Posted by: Kent Scheidegger | Feb 15, 2010 11:21:56 PM
I agree with most of what Doug said. I would like a non court of appeals person, a non judge person. Our best judges had varied political experience and brought other things to the table. Some of the things that they brought to the table did not seem like they would bode well but the persons turned out excellant. Hugo Black (KKK), William Douglas (SEC), Earl Warren (Japanese internment).
It would be nice to have someone who has tried a criminal jury trial for a defendant at least once in their life. A lawyer who tried civil rights jury trials would be a switch. We only had one-- in Marshall. A Governor. Someone with military background. Foreign affairs experience. A Senator.
A Mayor of a big city.
I would welcome a filabuster on any topic. The Senate does not get anything done anyway. The Senate came to discredit- the filabusters-- when they actually filabustered anti lyncing laws and civil rights legislature. I want to see jerks like Jeff Sessions get up and read the Bible on national tv. It will show he can not read.
I would clear it with Hillary, nominate her on the first day and push for a vote.
Hillary brings a lot to the table: civil rights for kids, did not stay home to bake cookies, Secretary of State, Senator, First Lady in time of successful economic growth, wounded in battle (matrimonial but that makes her tough), good law school credentials.
I do not think that Stephens is going anywhere though. And Ruth is tough. The speculation must be coming from the Court Chambers, or from some Whittaker Chambers?
Posted by: mpb | Feb 16, 2010 7:08:29 AM
Go outside the judiciary, and outside the Ivy League. Everybody up there now has basically the same bio.
Posted by: Gritsforbreakfast | Feb 16, 2010 9:10:05 AM
Judge Diane Wood, the one he should have nominated last time.

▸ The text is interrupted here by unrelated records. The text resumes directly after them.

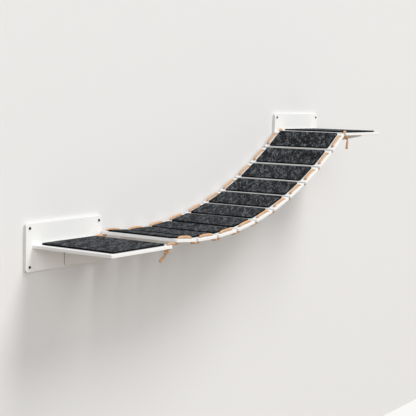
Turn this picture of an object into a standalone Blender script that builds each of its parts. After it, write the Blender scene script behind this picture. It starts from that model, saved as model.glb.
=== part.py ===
"""Cat wall bridge: two matted wall shelves, and between them a footbridge of slats on two laced ropes.

Metres, +Z up. The wall is the plane Y = 0, and the bridge stands out from it towards -Y.
The origin is the centre of the lower wall plate's back face. The bridge climbs towards +X.
"""

import math

import bmesh
import bpy
from mathutils import Matrix, Vector

# Gap between pieces that touch, how far a cutter runs past a face, and the chamfers that ease edges
CLEARANCE = 0.0003
OVERRUN = 0.002
BOARD_CHAMFER_WIDTH = 0.0008
MAT_CHAMFER_WIDTH = 0.0012
MERGE_DISTANCE = 0.00001

# Wall plate: a rounded board with one wall screw in each corner
PLATE_WIDTH = 0.340
PLATE_HEIGHT = 0.145
PLATE_THICKNESS = 0.010
PLATE_CORNER_RADIUS = 0.010
PLATE_SCREW_INSET = 0.015

# Shelf board: butts on the plate's front face, its top this far below the plate's top edge
SHELF_WIDTH = 0.285
SHELF_DEPTH = 0.300
SHELF_THICKNESS = 0.010
SHELF_DROP = 0.0655
SHELF_CORNER_RADIUS = 0.005

# Gusset: an upright triangle under the middle of the shelf
GUSSET_THICKNESS = 0.010
GUSSET_HEIGHT = 0.065
GUSSET_REACH = 0.290
GUSSET_NOSE_HEIGHT = 0.004

# Felt mat on each shelf
MAT_THICKNESS = 0.005
MAT_SIDE_MARGIN = 0.0215
MAT_END_MARGIN = 0.0135
MAT_CORNER_RADIUS = 0.006

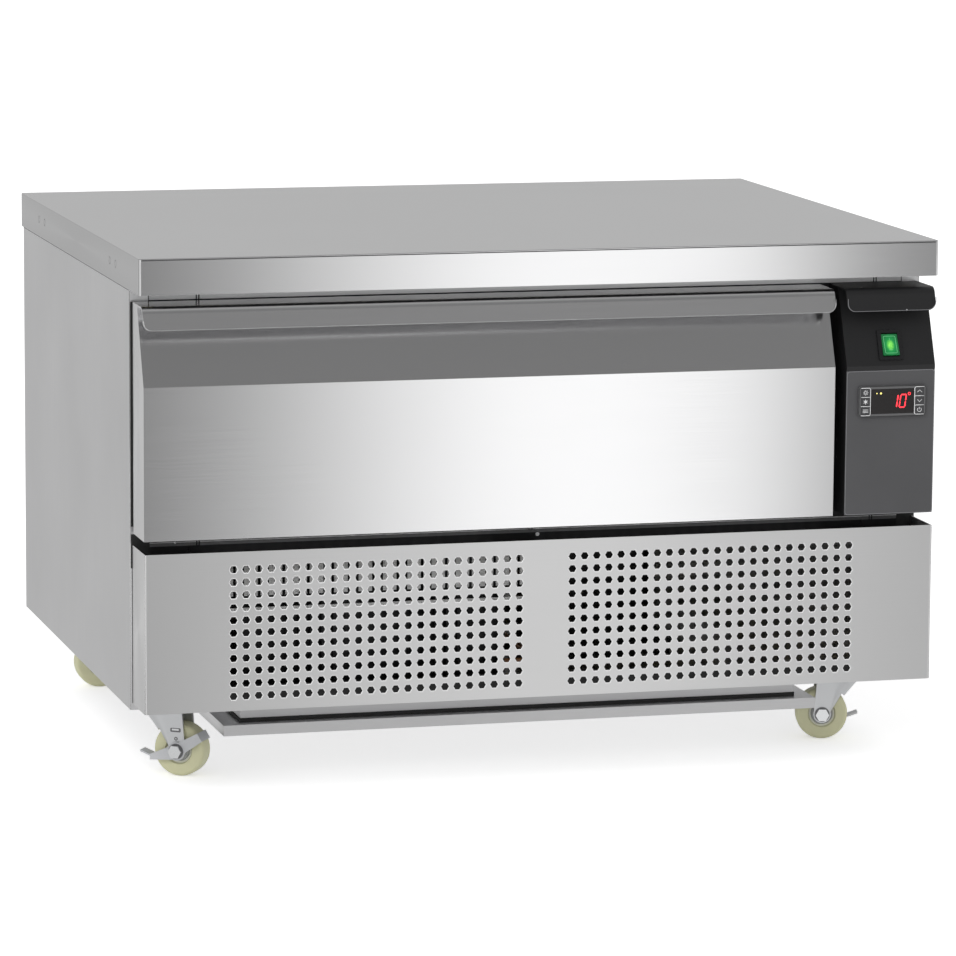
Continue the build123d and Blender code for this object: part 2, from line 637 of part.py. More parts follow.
# Grille panel: folded tray in front of the machine compartment, two fields of holes
GRILLE_SIDE = WIDTH / 2 - GRILLE_SIDE_INSET
HOLE_FIELD = (HOLE_COLUMNS - 1) * HOLE_PITCH
HOLE_FIELD_X = (HOLE_FIELD + HOLE_FIELD_GAP) / 2


def perforated_sheet():
    """The grille's front sheet as one face, every hole a wire of it, lying on the front plane."""
    hole = RegularPolygon(HOLE_ACROSS / 2, HOLE_SIDES).face().outer_wire()
    outline = Rectangle(2 * GRILLE_SIDE, GRILLE_HEIGHT).face().outer_wire()
    holes = []
    grid = GridLocations(HOLE_PITCH, HOLE_PITCH, HOLE_COLUMNS, HOLE_ROWS).local_locations
    for field_x in (-HOLE_FIELD_X, HOLE_FIELD_X):
        for place in grid[::HOLE_STEP]:
            holes.append(hole.moved(Location((field_x, -HOLE_DROP, 0)) * place))
    middle = Plane(origin=(0, FRONT, (GRILLE_BOTTOM + GRILLE_TOP) / 2), z_dir=(0, -1, 0), x_dir=(1, 0, 0))
    return Face(outline, holes).moved(middle.location)


front_sheet = perforated_sheet()
with BuildPart() as grille_panel:
    block(-GRILLE_SIDE, GRILLE_SIDE, FRONT + SHEET, CABINET_FRONT, GRILLE_BOTTOM, GRILLE_TOP)
    block(
        -GRILLE_SIDE + SHEET, GRILLE_SIDE - SHEET, FRONT + SHEET, CABINET_FRONT,
        GRILLE_BOTTOM + SHEET, GRILLE_TOP, Mode.SUBTRACT,
    )
    block(
        -GRILLE_SIDE + SHEET, GRILLE_SIDE - SHEET, FRONT + SHEET + GRILLE_FLANGE, CABINET_FRONT,
        GRILLE_BOTTOM, GRILLE_BOTTOM + SHEET, Mode.SUBTRACT,
    )
    extrude(front_sheet, amount=-SHEET)
save(grille_panel, "grille_panel")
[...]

Posted by: John K | Feb 16, 2010 11:26:43 AM
A nice "first" would be a former public defender. But I think a former state trial judge could be an interesting addition, too. Anyone who has more of a ground-level understanding of the criminal justice system.
Posted by: Sara Mayeux | Feb 16, 2010 11:39:59 AM
(To be clear, I'm not advocating or expecting that Obama go down into the ditches and pick someone who's currently a public defender or trial judge. Just that someone who had that experience early in their career could bring a different perspective -- along the lines of the perspective Sotomayor presumably brings, having started out as a New York prosecutor.)
Posted by: Sara Mayeux | Feb 16, 2010 11:41:35 AM
Please, let's have somebody who has tried some cases, preferably in the criminal field, as about one-fourth to one-third of the court's docket involves criminal matters. Robert Jackson was the last real trial lawyer on the Court. It's time for another, who will know, from first-hand experience, what the practical results of the Court's decisions will be.
Posted by: Greg Jones | Feb 16, 2010 11:42:37 AM
I nominate Seth Waxman!
Posted by: Speculator | Feb 16, 2010 11:58:50 AM
I love the sentiment, but I'm going to say highly unlikely thanks to the institutional nepotism that plagues judicial nominations as a whole these days, especially to the Supreme Court. At one time diversity was valued on the Court--now it's a question of strategically picking those who are most unlikely to get filibustered. Apparently a judge with an Ivy League degree, even if accompanied by unremarkable academic and professional performance, is filibuster-proof--why that is, I do not know.
In the meantime, I'll await an angry response from an Ivy Leaguer that it's not institutional nepotism, but simply that the most qualified are invariably from the Ivy League and nowhere else. Shame on my reverse-elitism.
Posted by: Res ipsa | Feb 16, 2010 1:28:06 PM
I recommend President Obama actually nominate some district court judges.
There's a growing need for more judges who actually hear and make the calls on active cases on a daily basis.
This administration has made it clear that it doesn't see nominating judges to the district and even circuit courts as a priority.
Politics aside, it's a shame. We all need more district court judges to actually move cases.
What's the administration waiting for?
Posted by: Pedro | Feb 16, 2010 11:52:58 PM
First non-lawyer and first wheelchair-bound Justice: Charles Krauthammer.